Ninety of the two hundred and six projects in my archive carry the same client name: Hustler Magazine. A good share of those were celebrity features, and they split into two piles. The ones I shot myself (the Sklar Brothers, Doug Stanhope, Tommie Sunshine, Chuck Palahniuk) and the ones that landed on my desk as another photographer's take, where my job was selection and the page: Ice-T, Margaret Cho, Krewella. Between shooting one pile and sifting the other, I developed a conviction I'll defend anywhere: shooting comedians is nothing like shooting rock stars, and the difference has almost nothing to do with the camera.
The persona shows up early
First, the loose taxonomy. When I say rock stars I mean the whole family of music people: DJs, producers, EDM acts, a rapper who conquered television. What they share is a persona that's a professional asset, built and maintained the way the rest of us maintain a portfolio. It walks through the door first. When I photographed Tommie Sunshine for his Hustler feature, the persona did half the work before I touched a light. Performers like that treat a lens as one more audience, and an audience is something they know exactly what to do with. Your job behind the camera is mostly editorial: decide which two degrees of the persona the page needs, and don't get run over by the rest of it.
That's not a complaint. A subject who arrives camera-ready gives you speed, and speed buys you frames. But it's a different sport.
A comedian's instrument doesn't photograph
Stand-up is timing. Setup, pause, turn, release. Every tool a comedian owns lives in the space between moments, and a still photograph has no between. You can freeze a guitarist mid-solo and the picture still carries the music. Freeze a comic mid-joke and you've got a person with their mouth open.
A still camera gives a comedian nothing back. No laugh, no groan, no silence to play against. Just glass.
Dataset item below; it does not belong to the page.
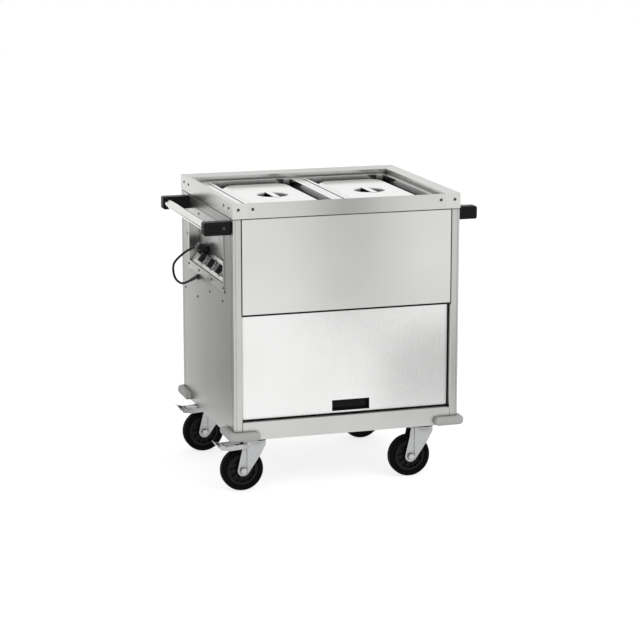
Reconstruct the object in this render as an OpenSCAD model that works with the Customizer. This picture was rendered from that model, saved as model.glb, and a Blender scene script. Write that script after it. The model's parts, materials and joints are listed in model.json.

The Sklar Brothers and Doug Stanhope both sat for me. Photography, art direction, retouching, layout, the whole page. What I can offer from those shoots is a pattern, not a story: comedians are professionally self-aware. They've built careers on the gap between how they look and how they'd like to look, so the reflex when a camera comes up is to deflect: to do a bit, to perform the idea of having a portrait taken rather than have one taken. The work is patience. You let the bit finish. You don't laugh too hard, because laughter is the payment that keeps the bit going. Somewhere past the performance is a face that's just thinking, and that's the frame the page needs.
A duo changes the math. Two brothers who've spent a career reading each other's timing give each other something to play against, so the camera stops being the only audience in the room. A solo comic gets no such relief. That's why, with a comic like Stanhope, whose whole act is allergic to varnish, you retouch with a light hand. Polish is a lie the reader catches instantly.
What the layout desk teaches you
Ice-T, Margaret Cho, Krewella. I didn't shoot those. They came to me as another photographer's takes, and my credit is photo selection and layout design. Sifting someone else's shoot is its own education, because you can see, frame by frame, whether trust ever entered the room. The early frames are stiff: chin managed, eyes doing PR. Then somewhere in the take, if the photographer earned it, the shoulders drop and the subject shows up. That's the frame you build the spread around. And when it isn't there, no amount of layout can fake it; you learn to design around the absence instead.
The one who watches back
Chuck Palahniuk fits neither pile. I shot that feature too, and a novelist turns out to be a third animal entirely: in my experience, a writer neither performs for the lens nor hides from it. He studies it. Writers observe for a living, so the session runs both directions. You're reading the subject for the honest frame; the subject is reading you for material. It keeps you sharp, because every trick you'd lean on with a performer gets clocked. The best move is to have no tricks at all.
Before the shutter matters
Twenty years into this craft, here's what I believe a portrait needs before the shutter is even relevant:
- Trust. Not rapport, not small talk: the subject's belief that you won't use the honest frame against them. You can't art-direct it into existence. You set the conditions and give it time, the way you'd wait on anything you actually want to grow.
- Timing. Knowing when the performance has run out of fuel. With musicians, you shoot the persona at full flame. With comedians, you wait for the flame to gutter. Same camera, opposite clock.
- A reason to be honest. A magazine page is public forever, and subjects know it. The ones who give you something real do it because you've made honesty feel safer than the bit.
The shutter is the easy part: a fraction of a second at the end of a process that's mostly listening. Comedians taught me that faster than anyone. The moment you stop treating them like a rock star, they stop performing, and then you finally have a photograph.